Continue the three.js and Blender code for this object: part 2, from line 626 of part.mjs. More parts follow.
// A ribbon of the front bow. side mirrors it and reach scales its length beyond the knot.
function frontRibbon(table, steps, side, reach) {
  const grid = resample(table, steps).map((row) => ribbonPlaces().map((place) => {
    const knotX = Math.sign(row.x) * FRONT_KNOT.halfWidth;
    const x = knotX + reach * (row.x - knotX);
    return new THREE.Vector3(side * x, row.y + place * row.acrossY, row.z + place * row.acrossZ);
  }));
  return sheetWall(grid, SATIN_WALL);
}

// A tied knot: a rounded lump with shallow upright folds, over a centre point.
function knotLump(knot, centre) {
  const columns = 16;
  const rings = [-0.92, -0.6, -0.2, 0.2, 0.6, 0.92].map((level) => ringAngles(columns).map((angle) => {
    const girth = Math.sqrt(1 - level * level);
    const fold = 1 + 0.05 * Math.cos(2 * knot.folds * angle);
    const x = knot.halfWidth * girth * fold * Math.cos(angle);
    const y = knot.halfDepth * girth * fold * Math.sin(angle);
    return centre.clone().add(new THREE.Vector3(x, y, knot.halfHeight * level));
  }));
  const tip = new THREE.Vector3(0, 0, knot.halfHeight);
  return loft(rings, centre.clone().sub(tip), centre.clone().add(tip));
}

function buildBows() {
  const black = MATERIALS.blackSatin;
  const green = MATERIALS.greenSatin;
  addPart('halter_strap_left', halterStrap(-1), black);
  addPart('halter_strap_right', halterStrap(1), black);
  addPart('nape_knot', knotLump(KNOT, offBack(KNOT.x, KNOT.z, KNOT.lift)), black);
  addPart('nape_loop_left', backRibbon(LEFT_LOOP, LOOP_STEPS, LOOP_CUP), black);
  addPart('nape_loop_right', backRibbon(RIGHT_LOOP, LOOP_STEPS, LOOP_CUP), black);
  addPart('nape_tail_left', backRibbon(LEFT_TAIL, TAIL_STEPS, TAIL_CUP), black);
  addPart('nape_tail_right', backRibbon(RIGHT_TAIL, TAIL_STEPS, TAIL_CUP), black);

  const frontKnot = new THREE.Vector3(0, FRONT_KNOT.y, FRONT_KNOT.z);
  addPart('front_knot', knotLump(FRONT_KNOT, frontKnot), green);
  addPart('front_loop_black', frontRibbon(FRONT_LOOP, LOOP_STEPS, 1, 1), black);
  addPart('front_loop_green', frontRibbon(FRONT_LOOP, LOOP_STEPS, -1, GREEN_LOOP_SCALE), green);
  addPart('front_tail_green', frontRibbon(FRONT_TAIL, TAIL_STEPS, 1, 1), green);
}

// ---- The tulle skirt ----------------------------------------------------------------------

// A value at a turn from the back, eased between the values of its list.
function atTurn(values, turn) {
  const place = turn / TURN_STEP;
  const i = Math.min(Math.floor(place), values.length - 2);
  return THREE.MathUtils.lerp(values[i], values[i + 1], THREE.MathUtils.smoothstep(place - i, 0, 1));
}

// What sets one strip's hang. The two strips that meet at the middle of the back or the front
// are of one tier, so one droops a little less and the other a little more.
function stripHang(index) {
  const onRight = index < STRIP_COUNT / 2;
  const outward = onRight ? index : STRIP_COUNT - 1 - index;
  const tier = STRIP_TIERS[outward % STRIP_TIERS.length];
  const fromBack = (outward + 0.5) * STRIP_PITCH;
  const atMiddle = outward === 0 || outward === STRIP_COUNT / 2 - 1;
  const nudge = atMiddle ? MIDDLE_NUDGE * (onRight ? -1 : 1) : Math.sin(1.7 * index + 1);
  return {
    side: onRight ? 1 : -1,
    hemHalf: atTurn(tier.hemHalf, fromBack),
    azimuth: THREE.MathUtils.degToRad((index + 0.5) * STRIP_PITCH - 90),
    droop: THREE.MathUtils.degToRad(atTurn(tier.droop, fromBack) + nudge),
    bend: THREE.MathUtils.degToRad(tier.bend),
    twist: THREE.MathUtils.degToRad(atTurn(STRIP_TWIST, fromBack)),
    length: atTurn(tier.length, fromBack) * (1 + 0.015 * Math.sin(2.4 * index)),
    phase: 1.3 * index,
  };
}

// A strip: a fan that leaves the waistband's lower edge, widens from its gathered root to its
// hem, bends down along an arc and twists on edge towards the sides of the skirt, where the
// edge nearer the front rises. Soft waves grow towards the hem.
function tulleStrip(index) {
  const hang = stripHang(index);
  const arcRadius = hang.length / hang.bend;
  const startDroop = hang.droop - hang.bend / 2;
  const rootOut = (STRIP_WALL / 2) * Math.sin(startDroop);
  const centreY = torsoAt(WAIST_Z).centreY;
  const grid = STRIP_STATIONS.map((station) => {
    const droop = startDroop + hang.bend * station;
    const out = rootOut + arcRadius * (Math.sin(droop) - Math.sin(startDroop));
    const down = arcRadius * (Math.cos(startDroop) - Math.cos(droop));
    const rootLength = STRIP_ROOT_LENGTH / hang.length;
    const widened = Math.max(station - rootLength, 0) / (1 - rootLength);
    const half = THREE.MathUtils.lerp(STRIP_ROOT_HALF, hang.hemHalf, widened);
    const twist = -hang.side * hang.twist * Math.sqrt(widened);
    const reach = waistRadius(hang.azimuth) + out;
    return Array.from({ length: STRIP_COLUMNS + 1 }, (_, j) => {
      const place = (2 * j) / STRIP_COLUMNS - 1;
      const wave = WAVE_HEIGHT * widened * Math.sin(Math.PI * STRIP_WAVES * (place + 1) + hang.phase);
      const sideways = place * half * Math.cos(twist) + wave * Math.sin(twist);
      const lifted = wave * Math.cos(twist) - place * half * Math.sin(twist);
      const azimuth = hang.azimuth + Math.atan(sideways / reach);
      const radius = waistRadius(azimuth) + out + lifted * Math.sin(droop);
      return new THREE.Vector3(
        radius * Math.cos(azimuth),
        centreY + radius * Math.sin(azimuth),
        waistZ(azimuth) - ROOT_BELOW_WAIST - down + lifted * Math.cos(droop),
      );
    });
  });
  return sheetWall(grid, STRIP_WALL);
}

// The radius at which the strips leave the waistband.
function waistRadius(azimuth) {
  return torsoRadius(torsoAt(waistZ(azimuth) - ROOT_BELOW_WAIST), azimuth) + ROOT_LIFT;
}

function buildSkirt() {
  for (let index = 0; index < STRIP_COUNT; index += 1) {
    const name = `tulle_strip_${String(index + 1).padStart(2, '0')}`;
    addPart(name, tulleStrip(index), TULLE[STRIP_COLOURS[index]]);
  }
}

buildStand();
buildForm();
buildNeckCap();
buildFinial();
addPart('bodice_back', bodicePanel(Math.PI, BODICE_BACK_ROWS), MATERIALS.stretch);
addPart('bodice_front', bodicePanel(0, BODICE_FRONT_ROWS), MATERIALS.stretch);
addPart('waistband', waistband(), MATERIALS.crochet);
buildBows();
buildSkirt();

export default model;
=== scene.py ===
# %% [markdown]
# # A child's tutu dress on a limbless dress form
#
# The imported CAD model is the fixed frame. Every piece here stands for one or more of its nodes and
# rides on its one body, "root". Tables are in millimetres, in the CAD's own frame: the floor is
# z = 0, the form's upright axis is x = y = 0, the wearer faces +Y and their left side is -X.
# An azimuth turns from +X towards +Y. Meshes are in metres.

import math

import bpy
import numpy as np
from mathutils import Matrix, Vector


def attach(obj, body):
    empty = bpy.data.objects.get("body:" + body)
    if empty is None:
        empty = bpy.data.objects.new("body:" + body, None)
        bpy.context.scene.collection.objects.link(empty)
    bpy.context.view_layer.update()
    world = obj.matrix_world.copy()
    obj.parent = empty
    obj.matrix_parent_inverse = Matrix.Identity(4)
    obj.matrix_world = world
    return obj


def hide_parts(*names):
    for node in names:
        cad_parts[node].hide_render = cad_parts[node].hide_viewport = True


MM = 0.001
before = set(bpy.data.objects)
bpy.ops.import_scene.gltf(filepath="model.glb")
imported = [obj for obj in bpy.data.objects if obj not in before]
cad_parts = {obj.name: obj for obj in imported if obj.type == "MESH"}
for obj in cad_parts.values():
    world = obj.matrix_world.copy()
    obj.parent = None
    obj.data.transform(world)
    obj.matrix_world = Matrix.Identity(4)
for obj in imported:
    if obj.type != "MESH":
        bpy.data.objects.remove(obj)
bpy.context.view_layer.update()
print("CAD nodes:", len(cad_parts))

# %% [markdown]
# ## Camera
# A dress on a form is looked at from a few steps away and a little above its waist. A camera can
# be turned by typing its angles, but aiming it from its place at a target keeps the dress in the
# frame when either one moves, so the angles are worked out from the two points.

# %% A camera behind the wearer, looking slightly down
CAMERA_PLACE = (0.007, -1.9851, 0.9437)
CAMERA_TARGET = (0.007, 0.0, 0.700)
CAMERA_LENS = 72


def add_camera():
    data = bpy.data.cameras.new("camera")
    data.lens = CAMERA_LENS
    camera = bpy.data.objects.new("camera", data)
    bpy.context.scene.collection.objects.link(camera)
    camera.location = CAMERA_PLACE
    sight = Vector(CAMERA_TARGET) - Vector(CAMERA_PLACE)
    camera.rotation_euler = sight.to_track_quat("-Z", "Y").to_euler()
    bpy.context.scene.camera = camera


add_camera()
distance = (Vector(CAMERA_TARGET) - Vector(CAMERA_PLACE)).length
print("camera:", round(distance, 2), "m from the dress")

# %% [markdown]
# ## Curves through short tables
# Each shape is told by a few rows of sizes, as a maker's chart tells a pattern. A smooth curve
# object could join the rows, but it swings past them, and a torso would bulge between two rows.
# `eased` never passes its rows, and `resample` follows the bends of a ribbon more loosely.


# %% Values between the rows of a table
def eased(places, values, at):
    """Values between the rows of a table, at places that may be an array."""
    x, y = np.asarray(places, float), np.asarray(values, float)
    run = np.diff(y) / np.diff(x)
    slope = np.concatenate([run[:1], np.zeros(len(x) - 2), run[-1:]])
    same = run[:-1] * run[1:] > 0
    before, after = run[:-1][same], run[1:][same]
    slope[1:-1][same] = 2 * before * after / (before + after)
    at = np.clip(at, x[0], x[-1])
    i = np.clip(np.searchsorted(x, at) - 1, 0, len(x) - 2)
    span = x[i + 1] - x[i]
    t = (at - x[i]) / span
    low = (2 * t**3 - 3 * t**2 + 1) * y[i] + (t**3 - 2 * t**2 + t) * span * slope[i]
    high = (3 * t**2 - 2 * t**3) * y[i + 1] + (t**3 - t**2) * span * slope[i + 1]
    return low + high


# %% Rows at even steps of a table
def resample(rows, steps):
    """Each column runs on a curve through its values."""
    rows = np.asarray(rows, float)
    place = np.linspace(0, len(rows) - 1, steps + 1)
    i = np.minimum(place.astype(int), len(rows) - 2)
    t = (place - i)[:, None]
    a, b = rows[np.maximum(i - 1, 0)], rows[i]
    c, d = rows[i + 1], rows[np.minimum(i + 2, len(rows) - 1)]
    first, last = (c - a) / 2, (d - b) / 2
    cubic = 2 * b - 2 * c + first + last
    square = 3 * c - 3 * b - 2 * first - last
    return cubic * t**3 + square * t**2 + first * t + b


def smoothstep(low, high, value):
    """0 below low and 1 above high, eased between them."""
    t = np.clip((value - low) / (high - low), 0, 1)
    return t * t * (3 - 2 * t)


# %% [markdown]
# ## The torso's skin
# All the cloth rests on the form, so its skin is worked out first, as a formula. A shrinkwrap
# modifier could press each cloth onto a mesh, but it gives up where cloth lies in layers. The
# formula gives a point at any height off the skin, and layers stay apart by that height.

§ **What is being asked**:
Nothing but the lines from the line that contains "leave the waistband." through the line that contains "cad_parts[node].hide_render = cad_parts[node].hide_viewport" should be given again, each exactly as it stands, both ends included.

§ **Output below**:
// The radius at which the strips leave the waistband.
function waistRadius(azimuth) {
  return torsoRadius(torsoAt(waistZ(azimuth) - ROOT_BELOW_WAIST), azimuth) + ROOT_LIFT;
}

function buildSkirt() {
  for (let index = 0; index < STRIP_COUNT; index += 1) {
    const name = `tulle_strip_${String(index + 1).padStart(2, '0')}`;
    addPart(name, tulleStrip(index), TULLE[STRIP_COLOURS[index]]);
  }
}

buildStand();
buildForm();
buildNeckCap();
buildFinial();
addPart('bodice_back', bodicePanel(Math.PI, BODICE_BACK_ROWS), MATERIALS.stretch);
addPart('bodice_front', bodicePanel(0, BODICE_FRONT_ROWS), MATERIALS.stretch);
addPart('waistband', waistband(), MATERIALS.crochet);
buildBows();
buildSkirt();

export default model;
=== scene.py ===
# %% [markdown]
# # A child's tutu dress on a limbless dress form
#
# The imported CAD model is the fixed frame. Every piece here stands for one or more of its nodes and
# rides on its one body, "root". Tables are in millimetres, in the CAD's own frame: the floor is
# z = 0, the form's upright axis is x = y = 0, the wearer faces +Y and their left side is -X.
# An azimuth turns from +X towards +Y. Meshes are in metres.

import math

import bpy
import numpy as np
from mathutils import Matrix, Vector


def attach(obj, body):
    empty = bpy.data.objects.get("body:" + body)
    if empty is None:
        empty = bpy.data.objects.new("body:" + body, None)
        bpy.context.scene.collection.objects.link(empty)
    bpy.context.view_layer.update()
    world = obj.matrix_world.copy()
    obj.parent = empty
    obj.matrix_parent_inverse = Matrix.Identity(4)
    obj.matrix_world = world
    return obj


def hide_parts(*names):
    for node in names:
        cad_parts[node].hide_render = cad_parts[node].hide_viewport = True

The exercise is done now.